As equipes da Polícia Federal (PF) e do Ministério Público Federal (MPF), que caminharam juntas por mais de dois anos na Lava Jato, parecem não falar mais a mesma língua. Em mais um capítulo do atrito entre as instituições, a delegada da PF, Renata Rodrigues, criticou a forma com que o MPF conduziu a negociação da delação premiada de Marcelo Odebrecht, ex-presidente da Odebrecht.
Tudo começou com um documento enviado ao juiz Sergio Moro pelo Ministério Público, reclamando que a PF ainda não tinha analisado o notebook de Odebrecht, apreendido na 14ª fase da Lava Jato, em junho de 2015. Em resposta, a delegada disse que interrogou o executivo, mas ele não sabia as senhas de cabeça. “Ouvido, Marcelo noticiou a impossibilidade de prover a senha de acesso, uma vez que esta deve ser gerada por meio de um token, o qual teria sido supostamente entregue a advogados da Odebrecht à época de sua prisão”, escreveu.
O empreiteiro garantiu à PF ter pedido aos advogados, profissionais de TI da Odebrecht e até aos procuradores do MPF que procurassem o token ou recuperassem as senhas, “o que não teria surtido efeito”, segundo a delegada. “Ninguém proveu qualquer solução para a situação”, completou. É aí que surgiram as críticas de Renata Rodrigues ao Ministério Público: ela disse que a PF não recebeu, em nenhum momento, qualquer pedido para disponibilizar o notebook ou outros materiais apreendidos para subsidiar a negociação da colaboração de Odebrecht.
Além disso, Renata colocou em dúvida a efetividade do cumprimento das delações. “Diante das circunstâncias reportadas, especialmente o alegado por Marcelo no sentido de que o bloqueio do laptop e a impossibilidade de desbloqueá-lo foram comunicados ao MPF por diversas vezes na negociação do acordo (...) que, aparentemente, não houve qualquer exigência formal, pela PGR, no sentido de desbloquear o laptop (...) submeto tudo à apreciação do MPF, inclusive para apreciação quanto à efetividade e cumprimento dos acordos celebrados diante dos fatos ora narrados”, disse a delegada.

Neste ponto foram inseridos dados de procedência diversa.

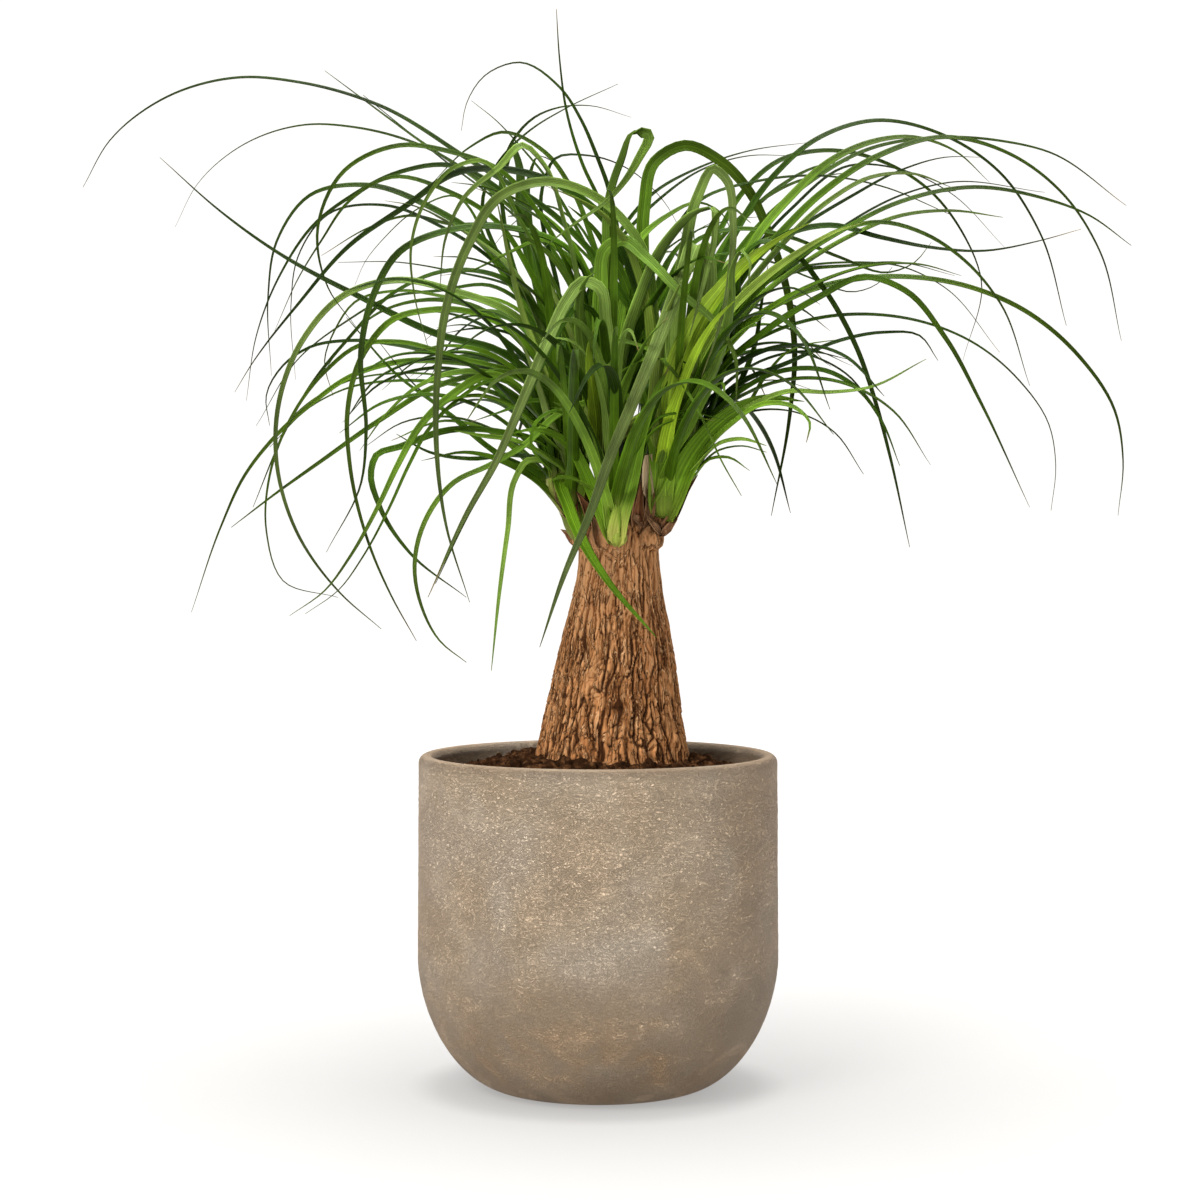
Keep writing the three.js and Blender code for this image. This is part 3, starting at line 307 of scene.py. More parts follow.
        [5.5, 0.45, 100, [72, 509, 88, 536, 109, 554, 136, 560, 169, 554, 199, 536, 218, 512, 230,
          482, 219, 434]],
    ],
}

# Leaves of this file alone, broad ones in the middle of the crown, in the same form, with how
# bright the green is before the points. That brightness holds painted light and shade: near 1,
# a bright yellow green, is painted light shining through the leaf, and the low values of the
# leaves at the back are painted shade.
BROAD_LEAVES = {
    "head_front": [
        [9, 0.4, -85, 0.8, [8, 356, 5, 386, 2, 413, -5, 434, -17, 446, -30, 448]],
        [9, 0.2, -45, 0.5, [1, 347, -8, 368, -20, 386, -32, 395, -47, 400]],
        [8, 0.3, -60, 0.65, [5, 347, 0, 374, -5, 392, -14, 403, -28, 406]],
        [7, 0.3, -50, 0.5, [14, 347, 20, 368, 28, 386, 37, 395, 55, 400, 70, 398]],
        [8, 0.2, -60, 0.6, [4, 347, -11, 362, -23, 364, -30, 361]],
    ],
    "head_left": [
        [11.5, 0.3, -40, 0.96, [-17, 386, -32, 428, -46, 464, -54, 497, -59, 523, -62, 536]],
        [10, 0.3, -15, 0.85, [-14, 392, -28, 434, -41, 470, -56, 493, -72, 506, -89, 517, -110, 527,
          -128, 530]],
        [9, 0.3, -40, 0.5, [-16, 374, -32, 404, -50, 428, -71, 440, -92, 443, -113, 439]],
        [9, 0.3, -60, 0.6, [-17, 368, -35, 392, -53, 407, -71, 413, -89, 410, -104, 398]],
        [8, 0.4, -75, 0.7, [-17, 362, -32, 377, -50, 386, -71, 389, -86, 392]],
        [8, 0.3, 30, 0.4, [-17, 398, -29, 434, -44, 455, -65, 464, -86, 460, -104, 446]],
        [7, 0.4, -50, 0.6, [-20, 380, -41, 410, -59, 424, -83, 427, -107, 419, -128, 401, -143,
          380]],
        [9, 0.3, -70, 0.9, [-19, 368, -30, 398, -38, 425, -47, 446, -60, 460]],
    ],
    "head_back_left": [
        [10, 0.2, 90, 0.3, [-14, 410, -28, 452, -38, 488, -42, 521, -41, 545, -35, 557, -28, 554]],
        [9, 0.3, 60, 0.35, [-17, 410, -38, 458, -56, 488, -77, 509, -98, 521]],
        [6, 0.5, 70, 0.4, [-23, 410, -47, 446, -77, 467, -107, 470, -131, 463, -149, 449, -164,
          428]],
        [10, 0.2, 50, 0.9, [-11, 410, -23, 452, -34, 488, -46, 515, -56, 530]],
    ],
    "head_centre": [
        [12, 0.4, -80, 0.75, [1, 398, -6, 428, -10, 452, -11, 470, -6, 484, 1, 488]],
        [10, 0.15, 30, 0.5, [5, 392, 5, 422, 4, 446, 7, 467, 16, 479]],
        [9, 0.15, -95, 1, [0, 374, -1, 398, -4, 422, -5, 443, -2, 454]],
        [9, 0.2, 20, 0.35, [8, 392, 18, 422, 23, 449, 18, 476, 8, 497, -4, 515, -18, 527]],
        [9.5, 0.3, -10, 0.55, [1, 392, -11, 428, -22, 458, -32, 488, -44, 515, -56, 530, -77, 539]],
        [9, 0.25, 40, 0.3, [8, 392, 16, 428, 30, 458, 49, 482, 70, 497]],
        [7, 0.3, -85, 0.6, [6, 380, 7, 404, 12, 424, 25, 434, 42, 435]],
        [10, 0.3, -10, 0.5, [8, 410, 1, 452, -8, 488, -20, 509, -35, 523, -53, 533, -71, 539, -88,
          541]],
        [12, 0.35, -70, 0.97, [30, 404, 31, 446, 25, 482, 14, 508, 1, 523, -16, 533, -32, 539]],
        [8, 0.3, 30, 0.6, [10, 422, 16, 470, 25, 506, 42, 521, 61, 529, 74, 523, 82, 506]],
        [7, 0.3, -20, 0.55, [5, 410, -5, 458, -17, 493, -32, 506, -53, 499, -77, 488, -95, 485]],
        [11, 0.4, -60, 0.95, [-1, 386, -6, 422, -16, 449, -25, 470, -35, 493]],
        [10, 0.4, -100, 0.7, [8, 380, 14, 410, 23, 434, 31, 449, 42, 460]],
    ],
    "head_right": [
        [12.5, 0.6, -95, 1, [40, 358, 42, 380, 47, 410, 55, 440, 66, 463, 79, 481, 95, 497, 112,
          509, 128, 517]],
        [12.5, 0.6, -105, 0.99, [40, 358, 40, 386, 42, 413, 49, 440, 59, 461, 71, 476, 86, 493, 104,
          506]],
        [11, 0.5, -60, 0.97, [40, 358, 44, 380, 54, 416, 66, 443, 80, 464, 97, 481, 118, 497, 142,
          511, 163, 518]],
        [10, 0.6, -108, 1, [40, 358, 40, 374, 44, 398, 52, 422, 61, 443, 72, 460, 82, 470]],
        [8.5, 0.3, -120, 0.75, [40, 358, 44, 386, 61, 410, 74, 440, 80, 470, 82, 493, 86, 500, 90,
          496, 90, 479]],
        [9, 0.4, 0, 0.6, [61, 440, 82, 482, 98, 511, 116, 532, 139, 553, 164, 565, 190, 568, 214,
          560, 235, 541]],
        [9, 0.4, -20, 0.8, [64, 440, 88, 476, 112, 505, 139, 530, 164, 544, 190, 546, 212, 538]],
        [8, 0.4, -45, 0.7, [67, 434, 94, 469, 122, 491, 152, 509, 182, 521, 212, 524, 243, 520]],
        [7, 0.4, -60, 0.5, [68, 428, 100, 463, 130, 480, 163, 491, 193, 492, 218, 485]],
        [9, 0.2, 10, 0.35, [40, 358, 42, 380, 40, 410, 42, 440, 47, 470, 54, 493, 61, 500]],
        [8, 0.3, -90, 0.65, [40, 358, 44, 377, 52, 401, 62, 419, 74, 440, 86, 452, 100, 460]],
        [7, 0.3, -90, 0.6, [40, 358, 44, 374, 55, 392, 64, 410, 70, 419, 74, 421, 76, 410]],
        [11, 0.4, -75, 0.96, [40, 358, 37, 380, 35, 410, 37, 440, 42, 463, 50, 482]],
    ],
    "head_back_right": [
        [10, 0.2, 60, 0.25, [31, 392, 32, 428, 34, 464, 42, 493, 55, 509, 68, 517]],
        [9, 0.3, 90, 0.3, [43, 410, 55, 452, 68, 488, 86, 517, 106, 536, 130, 550, 151, 554]],
        [9, 0.3, 40, 0.85, [40, 398, 49, 440, 61, 470, 78, 493, 97, 506, 121, 512]],
        [8, 0.3, 70, 0.4, [34, 398, 40, 440, 55, 476, 73, 506, 94, 527, 121, 542, 151, 547]],
    ],
}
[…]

Renata foi além e levantou a hipótese de que Odebrecht teria demonstrado, no mínimo, “ausência de interesse em agir de forma cooperativa” ao não entregar o token ou, em um tom mais grave, “sugere a atuação de personagens com objetivo de obstruir as investigações”. A delegada também criticou o Ministério Público por não ter exigido o desbloqueio do notebook, uma vez que o próprio Marcelo Odebrecht teria indicado o equipamento como uma “importante fonte de provas”: “Preocupante para as investigações que a obtenção de evidências contidas no laptop (...) não tenha sido exigida como condição sine qua non [indispensável] para qualquer acordo”.
Ela conclui o texto dizendo não ser possível imaginar que pertences de Marcelo Odebrecht (no caso, o token de acesso ao notebook) tenham “simplesmente sumido”. Nem o MPF e nem o juiz Moro se manifestaram sobre o caso.
Notas da defesa
A defesa de Marcelo Odebrecht afirmou, em nota, que o seu cliente está “inteiramente comprometido” com o acordo de delação premiada assinado e que ele está à disposição da Justiça para “confirmar todos os fatos já relatados ao MPF, assim como esclarecer qualquer outro elemento que lhe seja trazido a partir do acesso aos seus equipamentos eletrônicos.”
Já a empreiteira Odebrecht afirmou, também em nota, que colabora com as autoridades no esclarecimentos de “todos os fatos por ela revelados”. A empreiteira reafirmou “o seu compromisso com a verdade, com o combate à corrupção e com uma atuação ética, íntegra e transparente, no Brasil e em todos os países em que atua”.